*WHAT NEEDS TO BE DONE:* Search the data below for the word "model" and copy each line that holds it.
-- START --
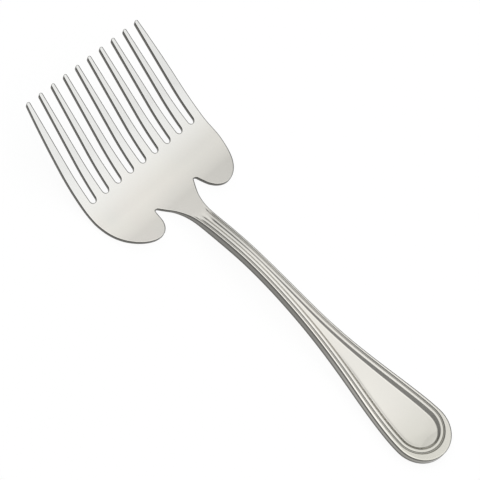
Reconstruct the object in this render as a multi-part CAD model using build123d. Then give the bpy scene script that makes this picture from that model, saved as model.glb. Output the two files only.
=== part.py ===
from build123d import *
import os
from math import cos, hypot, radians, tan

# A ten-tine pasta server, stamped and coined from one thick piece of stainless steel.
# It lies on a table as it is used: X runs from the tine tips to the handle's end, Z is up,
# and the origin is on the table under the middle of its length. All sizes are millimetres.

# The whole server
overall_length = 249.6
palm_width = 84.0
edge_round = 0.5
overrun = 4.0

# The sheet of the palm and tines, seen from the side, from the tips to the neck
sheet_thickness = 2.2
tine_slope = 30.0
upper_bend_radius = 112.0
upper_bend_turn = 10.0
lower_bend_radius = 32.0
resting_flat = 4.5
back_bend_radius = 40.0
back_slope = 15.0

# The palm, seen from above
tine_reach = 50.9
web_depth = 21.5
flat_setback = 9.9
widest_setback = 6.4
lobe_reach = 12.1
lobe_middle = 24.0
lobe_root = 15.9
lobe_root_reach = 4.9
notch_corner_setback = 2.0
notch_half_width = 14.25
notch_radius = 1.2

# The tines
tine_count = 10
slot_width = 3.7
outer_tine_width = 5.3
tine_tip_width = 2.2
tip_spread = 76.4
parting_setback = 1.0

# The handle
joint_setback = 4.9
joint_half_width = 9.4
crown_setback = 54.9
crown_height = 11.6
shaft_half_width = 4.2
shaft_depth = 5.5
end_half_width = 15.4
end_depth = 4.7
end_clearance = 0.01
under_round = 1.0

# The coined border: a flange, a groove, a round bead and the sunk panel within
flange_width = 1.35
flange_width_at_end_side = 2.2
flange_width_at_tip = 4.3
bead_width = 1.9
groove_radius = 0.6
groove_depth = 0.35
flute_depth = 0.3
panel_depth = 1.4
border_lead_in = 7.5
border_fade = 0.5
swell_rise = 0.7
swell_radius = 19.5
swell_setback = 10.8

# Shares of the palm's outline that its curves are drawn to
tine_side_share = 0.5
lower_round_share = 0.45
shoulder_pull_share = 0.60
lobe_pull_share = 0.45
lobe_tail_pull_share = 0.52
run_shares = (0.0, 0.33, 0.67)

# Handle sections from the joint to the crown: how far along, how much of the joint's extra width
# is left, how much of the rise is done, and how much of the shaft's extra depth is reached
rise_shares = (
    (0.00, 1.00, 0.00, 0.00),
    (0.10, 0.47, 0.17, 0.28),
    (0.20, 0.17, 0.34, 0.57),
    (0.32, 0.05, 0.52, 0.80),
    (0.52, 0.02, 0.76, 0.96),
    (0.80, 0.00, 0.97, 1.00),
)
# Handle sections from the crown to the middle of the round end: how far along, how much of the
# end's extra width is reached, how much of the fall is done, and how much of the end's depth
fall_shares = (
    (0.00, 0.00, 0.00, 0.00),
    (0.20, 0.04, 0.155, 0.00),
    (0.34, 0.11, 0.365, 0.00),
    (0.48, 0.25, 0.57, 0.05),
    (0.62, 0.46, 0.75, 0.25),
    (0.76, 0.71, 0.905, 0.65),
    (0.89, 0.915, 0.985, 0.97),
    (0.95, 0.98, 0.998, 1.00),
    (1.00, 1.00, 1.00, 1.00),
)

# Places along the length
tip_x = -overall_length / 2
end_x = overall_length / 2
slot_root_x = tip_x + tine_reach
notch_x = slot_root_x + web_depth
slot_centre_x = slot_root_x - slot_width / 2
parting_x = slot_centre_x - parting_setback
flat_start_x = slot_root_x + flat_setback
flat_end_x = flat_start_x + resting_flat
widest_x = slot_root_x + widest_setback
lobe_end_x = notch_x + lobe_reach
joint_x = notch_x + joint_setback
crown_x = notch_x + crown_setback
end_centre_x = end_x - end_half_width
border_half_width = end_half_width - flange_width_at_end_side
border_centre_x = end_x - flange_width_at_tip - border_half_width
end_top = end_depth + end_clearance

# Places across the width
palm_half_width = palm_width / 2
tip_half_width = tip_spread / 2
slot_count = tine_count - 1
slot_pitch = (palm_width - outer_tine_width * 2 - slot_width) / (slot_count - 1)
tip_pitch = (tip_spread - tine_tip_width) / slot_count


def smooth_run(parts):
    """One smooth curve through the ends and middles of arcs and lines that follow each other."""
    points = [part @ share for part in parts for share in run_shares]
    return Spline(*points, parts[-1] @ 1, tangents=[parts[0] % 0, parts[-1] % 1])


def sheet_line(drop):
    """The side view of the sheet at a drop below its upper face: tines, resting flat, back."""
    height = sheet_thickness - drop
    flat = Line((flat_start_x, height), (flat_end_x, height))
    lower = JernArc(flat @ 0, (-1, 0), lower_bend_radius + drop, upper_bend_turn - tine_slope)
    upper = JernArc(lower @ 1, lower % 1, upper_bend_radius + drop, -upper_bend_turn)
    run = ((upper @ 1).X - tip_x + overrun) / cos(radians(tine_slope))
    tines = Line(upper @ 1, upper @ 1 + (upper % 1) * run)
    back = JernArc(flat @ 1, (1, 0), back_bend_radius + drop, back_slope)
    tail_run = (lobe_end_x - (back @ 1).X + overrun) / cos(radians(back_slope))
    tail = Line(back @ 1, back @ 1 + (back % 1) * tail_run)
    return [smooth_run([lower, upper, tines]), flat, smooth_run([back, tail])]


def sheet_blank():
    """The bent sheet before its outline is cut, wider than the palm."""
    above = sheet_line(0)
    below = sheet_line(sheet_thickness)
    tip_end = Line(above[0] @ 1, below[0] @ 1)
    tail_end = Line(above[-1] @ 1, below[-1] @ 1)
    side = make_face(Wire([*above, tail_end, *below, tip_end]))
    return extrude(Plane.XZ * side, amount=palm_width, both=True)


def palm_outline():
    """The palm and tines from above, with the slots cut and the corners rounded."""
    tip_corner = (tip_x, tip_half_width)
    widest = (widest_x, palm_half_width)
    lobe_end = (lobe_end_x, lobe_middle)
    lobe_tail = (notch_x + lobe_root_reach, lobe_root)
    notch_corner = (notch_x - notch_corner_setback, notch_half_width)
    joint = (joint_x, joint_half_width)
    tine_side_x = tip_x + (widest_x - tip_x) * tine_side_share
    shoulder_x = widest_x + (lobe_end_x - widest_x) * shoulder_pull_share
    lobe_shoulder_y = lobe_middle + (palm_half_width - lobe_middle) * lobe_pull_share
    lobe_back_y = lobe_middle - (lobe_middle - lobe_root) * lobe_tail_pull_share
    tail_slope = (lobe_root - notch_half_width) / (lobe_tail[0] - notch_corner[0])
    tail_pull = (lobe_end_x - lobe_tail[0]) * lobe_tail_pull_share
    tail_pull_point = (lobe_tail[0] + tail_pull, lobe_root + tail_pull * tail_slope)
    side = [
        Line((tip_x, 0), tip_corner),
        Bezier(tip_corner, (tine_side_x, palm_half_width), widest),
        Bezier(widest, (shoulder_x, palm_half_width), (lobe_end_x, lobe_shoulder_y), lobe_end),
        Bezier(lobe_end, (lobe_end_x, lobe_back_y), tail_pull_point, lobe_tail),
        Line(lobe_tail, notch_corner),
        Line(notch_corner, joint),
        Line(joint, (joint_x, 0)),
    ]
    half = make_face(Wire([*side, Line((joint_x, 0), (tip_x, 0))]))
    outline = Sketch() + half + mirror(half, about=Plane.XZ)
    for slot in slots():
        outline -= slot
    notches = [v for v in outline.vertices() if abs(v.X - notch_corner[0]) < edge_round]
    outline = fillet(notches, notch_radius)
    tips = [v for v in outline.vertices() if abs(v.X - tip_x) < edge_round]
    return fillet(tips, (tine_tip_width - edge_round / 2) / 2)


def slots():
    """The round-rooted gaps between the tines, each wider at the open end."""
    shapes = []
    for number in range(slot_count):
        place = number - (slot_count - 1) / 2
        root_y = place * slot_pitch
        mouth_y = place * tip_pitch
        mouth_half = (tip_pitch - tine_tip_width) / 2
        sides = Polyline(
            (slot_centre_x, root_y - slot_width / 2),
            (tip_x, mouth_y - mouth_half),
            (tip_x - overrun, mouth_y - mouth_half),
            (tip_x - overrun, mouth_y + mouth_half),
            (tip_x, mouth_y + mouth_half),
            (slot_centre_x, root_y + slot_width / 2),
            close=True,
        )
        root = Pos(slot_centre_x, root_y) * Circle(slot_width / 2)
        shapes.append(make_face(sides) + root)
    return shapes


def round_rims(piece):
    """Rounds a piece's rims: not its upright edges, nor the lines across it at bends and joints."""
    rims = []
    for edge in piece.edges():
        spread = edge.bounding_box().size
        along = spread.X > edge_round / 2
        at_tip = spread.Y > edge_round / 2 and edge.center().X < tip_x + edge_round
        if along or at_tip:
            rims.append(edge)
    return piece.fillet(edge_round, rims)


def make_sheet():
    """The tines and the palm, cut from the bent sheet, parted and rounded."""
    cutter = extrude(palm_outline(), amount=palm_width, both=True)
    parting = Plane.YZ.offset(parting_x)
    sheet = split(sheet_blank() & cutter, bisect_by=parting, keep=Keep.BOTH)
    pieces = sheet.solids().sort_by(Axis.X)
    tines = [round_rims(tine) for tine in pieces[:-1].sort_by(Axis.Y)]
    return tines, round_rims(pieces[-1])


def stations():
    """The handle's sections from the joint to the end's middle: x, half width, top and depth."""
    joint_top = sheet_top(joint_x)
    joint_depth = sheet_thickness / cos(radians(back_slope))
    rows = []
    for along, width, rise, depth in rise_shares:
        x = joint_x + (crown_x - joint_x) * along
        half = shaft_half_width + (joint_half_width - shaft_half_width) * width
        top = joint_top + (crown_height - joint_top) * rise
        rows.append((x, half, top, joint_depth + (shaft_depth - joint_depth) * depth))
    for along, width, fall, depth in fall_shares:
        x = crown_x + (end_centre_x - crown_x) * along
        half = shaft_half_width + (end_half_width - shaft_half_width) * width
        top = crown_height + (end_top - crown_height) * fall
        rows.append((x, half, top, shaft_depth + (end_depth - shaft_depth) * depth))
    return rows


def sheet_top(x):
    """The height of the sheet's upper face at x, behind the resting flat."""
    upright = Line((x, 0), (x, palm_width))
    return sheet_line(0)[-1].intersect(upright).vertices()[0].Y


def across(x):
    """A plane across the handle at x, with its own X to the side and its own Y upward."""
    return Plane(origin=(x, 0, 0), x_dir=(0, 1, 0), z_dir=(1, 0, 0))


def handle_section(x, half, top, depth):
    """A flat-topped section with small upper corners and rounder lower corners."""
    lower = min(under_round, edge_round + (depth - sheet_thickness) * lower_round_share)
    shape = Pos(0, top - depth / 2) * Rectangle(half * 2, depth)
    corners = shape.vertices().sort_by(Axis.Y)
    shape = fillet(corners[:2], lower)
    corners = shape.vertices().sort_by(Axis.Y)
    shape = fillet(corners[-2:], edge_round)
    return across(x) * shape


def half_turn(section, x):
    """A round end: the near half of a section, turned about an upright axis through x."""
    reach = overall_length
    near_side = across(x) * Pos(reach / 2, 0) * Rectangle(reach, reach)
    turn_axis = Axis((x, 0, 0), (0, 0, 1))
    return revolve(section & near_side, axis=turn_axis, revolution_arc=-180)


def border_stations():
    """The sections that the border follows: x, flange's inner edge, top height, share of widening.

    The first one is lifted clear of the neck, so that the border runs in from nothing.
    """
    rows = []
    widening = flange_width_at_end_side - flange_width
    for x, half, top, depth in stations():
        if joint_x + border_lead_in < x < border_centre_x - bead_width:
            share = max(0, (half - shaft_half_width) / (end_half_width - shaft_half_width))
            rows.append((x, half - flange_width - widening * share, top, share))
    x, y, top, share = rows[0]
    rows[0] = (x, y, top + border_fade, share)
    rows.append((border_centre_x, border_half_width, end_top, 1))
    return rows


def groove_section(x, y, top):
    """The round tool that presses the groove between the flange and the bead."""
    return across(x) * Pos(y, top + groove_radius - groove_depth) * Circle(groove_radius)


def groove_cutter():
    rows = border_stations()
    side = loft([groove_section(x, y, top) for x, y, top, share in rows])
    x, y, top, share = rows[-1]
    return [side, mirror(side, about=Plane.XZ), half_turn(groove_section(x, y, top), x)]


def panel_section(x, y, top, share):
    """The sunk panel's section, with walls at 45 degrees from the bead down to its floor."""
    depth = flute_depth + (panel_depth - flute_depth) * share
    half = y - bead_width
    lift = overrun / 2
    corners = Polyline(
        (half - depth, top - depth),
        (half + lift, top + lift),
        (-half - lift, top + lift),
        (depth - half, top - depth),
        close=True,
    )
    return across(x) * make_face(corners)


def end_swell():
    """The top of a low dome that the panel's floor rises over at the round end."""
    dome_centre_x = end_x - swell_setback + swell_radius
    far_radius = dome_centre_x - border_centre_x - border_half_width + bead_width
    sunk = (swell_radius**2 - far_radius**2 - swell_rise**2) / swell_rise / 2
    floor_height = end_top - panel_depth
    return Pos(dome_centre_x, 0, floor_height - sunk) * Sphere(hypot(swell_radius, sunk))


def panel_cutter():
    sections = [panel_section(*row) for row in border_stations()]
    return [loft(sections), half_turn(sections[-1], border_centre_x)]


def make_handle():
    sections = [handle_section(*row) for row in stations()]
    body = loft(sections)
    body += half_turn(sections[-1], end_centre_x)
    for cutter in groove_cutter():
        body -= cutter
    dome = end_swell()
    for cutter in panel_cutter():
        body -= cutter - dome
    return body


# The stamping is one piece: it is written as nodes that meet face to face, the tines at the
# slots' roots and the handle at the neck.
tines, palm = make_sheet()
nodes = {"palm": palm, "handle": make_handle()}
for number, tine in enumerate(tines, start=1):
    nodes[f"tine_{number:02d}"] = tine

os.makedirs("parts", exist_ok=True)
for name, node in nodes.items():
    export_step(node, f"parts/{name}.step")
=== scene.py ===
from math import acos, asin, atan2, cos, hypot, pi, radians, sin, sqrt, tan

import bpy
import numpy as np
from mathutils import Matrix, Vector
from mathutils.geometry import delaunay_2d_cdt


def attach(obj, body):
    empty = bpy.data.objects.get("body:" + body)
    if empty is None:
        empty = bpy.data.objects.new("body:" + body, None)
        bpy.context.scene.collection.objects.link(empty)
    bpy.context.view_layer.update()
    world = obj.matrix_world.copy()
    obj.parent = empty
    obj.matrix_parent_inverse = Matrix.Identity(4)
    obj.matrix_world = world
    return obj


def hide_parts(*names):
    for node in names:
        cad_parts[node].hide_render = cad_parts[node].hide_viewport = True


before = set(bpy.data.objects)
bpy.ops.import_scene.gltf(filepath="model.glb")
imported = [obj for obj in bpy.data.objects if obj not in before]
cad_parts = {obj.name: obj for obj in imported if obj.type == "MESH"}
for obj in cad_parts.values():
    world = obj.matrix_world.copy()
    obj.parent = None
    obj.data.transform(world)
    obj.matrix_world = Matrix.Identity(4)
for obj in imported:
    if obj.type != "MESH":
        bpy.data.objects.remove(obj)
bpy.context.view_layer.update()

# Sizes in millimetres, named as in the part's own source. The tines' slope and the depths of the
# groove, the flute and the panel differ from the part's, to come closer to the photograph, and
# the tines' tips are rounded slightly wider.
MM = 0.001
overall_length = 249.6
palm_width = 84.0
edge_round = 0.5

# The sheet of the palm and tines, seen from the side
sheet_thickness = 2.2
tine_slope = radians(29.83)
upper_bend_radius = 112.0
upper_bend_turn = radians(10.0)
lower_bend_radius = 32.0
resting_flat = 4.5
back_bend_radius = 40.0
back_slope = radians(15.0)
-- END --
-- START --
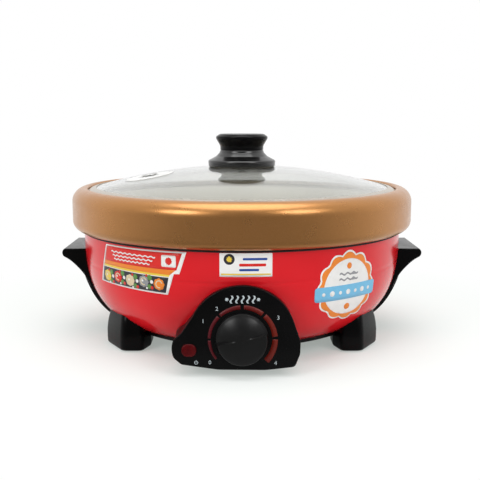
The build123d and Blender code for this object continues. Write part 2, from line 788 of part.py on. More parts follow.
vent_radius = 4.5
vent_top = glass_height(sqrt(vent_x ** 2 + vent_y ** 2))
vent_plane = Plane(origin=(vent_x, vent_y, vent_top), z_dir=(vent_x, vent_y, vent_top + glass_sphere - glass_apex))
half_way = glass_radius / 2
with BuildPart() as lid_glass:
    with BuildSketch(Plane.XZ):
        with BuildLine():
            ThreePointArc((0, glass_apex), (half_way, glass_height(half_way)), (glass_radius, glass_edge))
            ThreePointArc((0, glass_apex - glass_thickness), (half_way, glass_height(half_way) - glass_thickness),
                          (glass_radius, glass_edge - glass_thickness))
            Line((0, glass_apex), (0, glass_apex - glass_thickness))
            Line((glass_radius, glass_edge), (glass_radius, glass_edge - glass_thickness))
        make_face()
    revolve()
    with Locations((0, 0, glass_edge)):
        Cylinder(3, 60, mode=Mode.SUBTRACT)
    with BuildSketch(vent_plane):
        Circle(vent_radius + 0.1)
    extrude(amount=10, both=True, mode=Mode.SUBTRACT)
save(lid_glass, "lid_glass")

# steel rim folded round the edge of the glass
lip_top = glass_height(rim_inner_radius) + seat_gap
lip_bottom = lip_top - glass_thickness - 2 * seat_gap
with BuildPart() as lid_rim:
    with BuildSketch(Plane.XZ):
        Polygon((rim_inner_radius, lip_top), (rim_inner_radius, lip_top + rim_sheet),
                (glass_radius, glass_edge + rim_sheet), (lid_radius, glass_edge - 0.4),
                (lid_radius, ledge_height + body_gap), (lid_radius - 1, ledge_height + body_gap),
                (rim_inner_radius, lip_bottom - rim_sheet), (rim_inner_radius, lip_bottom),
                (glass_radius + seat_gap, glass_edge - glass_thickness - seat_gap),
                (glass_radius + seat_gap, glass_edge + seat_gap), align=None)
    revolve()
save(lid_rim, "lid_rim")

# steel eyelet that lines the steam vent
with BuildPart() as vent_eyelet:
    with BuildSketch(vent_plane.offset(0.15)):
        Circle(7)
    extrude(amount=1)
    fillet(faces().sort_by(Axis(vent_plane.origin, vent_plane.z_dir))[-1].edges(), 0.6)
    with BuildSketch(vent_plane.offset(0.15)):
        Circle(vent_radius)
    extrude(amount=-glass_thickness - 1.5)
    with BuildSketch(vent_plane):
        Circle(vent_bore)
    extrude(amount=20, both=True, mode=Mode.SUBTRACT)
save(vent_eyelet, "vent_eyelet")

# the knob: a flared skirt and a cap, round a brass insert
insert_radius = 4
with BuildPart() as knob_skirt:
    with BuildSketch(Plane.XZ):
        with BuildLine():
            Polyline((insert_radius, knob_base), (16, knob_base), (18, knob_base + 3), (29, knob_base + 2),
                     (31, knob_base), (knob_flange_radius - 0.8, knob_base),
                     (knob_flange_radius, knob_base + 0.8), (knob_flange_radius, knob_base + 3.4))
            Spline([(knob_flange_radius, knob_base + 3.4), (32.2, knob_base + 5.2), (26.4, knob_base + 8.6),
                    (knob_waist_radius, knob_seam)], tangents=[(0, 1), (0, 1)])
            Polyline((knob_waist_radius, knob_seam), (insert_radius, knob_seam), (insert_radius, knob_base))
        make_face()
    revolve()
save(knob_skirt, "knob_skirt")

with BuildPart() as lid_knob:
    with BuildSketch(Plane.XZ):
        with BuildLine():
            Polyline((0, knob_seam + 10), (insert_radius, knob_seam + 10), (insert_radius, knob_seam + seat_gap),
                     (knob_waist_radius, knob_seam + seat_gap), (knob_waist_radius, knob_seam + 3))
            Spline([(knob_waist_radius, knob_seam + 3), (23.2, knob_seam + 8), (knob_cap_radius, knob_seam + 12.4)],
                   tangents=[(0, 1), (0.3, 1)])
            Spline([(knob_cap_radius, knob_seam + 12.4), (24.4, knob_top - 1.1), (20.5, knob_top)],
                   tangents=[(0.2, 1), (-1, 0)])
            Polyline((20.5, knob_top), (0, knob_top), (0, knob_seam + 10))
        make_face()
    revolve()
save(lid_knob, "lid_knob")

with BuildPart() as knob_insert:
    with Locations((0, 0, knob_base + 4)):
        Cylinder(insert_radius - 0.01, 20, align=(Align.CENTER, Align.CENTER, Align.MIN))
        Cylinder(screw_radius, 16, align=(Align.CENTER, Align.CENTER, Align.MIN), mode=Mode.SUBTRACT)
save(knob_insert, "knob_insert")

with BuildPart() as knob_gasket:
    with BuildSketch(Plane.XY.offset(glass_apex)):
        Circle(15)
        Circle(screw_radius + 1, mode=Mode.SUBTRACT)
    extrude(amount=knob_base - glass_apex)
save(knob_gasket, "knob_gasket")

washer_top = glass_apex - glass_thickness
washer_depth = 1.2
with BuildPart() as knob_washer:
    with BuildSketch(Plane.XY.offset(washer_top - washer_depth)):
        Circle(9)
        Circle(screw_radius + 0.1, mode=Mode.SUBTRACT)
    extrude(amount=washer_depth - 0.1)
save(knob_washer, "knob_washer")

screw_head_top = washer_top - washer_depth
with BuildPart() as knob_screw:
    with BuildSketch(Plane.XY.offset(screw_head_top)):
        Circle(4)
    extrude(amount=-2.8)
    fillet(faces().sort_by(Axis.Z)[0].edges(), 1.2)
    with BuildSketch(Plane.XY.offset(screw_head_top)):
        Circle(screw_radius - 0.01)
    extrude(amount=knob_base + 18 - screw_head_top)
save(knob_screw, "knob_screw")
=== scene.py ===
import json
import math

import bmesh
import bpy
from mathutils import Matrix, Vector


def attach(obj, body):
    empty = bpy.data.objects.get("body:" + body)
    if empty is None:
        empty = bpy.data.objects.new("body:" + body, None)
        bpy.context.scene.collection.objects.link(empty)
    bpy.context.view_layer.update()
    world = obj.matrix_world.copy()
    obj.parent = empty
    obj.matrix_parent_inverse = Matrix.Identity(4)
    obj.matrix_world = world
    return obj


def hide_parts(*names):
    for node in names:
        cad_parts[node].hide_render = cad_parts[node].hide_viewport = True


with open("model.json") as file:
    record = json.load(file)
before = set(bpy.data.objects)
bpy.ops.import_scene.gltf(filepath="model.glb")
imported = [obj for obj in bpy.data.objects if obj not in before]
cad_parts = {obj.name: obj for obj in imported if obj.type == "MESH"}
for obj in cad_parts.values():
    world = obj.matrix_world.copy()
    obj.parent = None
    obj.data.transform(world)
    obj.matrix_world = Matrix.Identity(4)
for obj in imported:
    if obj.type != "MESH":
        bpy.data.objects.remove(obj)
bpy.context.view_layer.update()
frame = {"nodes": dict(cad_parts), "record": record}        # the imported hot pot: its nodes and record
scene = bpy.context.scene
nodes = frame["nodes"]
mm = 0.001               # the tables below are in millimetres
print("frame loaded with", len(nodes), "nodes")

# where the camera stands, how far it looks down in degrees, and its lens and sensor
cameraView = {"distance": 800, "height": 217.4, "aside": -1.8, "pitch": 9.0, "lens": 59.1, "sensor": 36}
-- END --
*RESULT OF THIS EXERCISE:*
Reconstruct the object in this render as a multi-part CAD model using build123d. Then give the bpy scene script that makes this picture from that model, saved as model.glb. Output the two files only.
bpy.ops.import_scene.gltf(filepath="model.glb")
with open("model.json") as file:
bpy.ops.import_scene.gltf(filepath="model.glb")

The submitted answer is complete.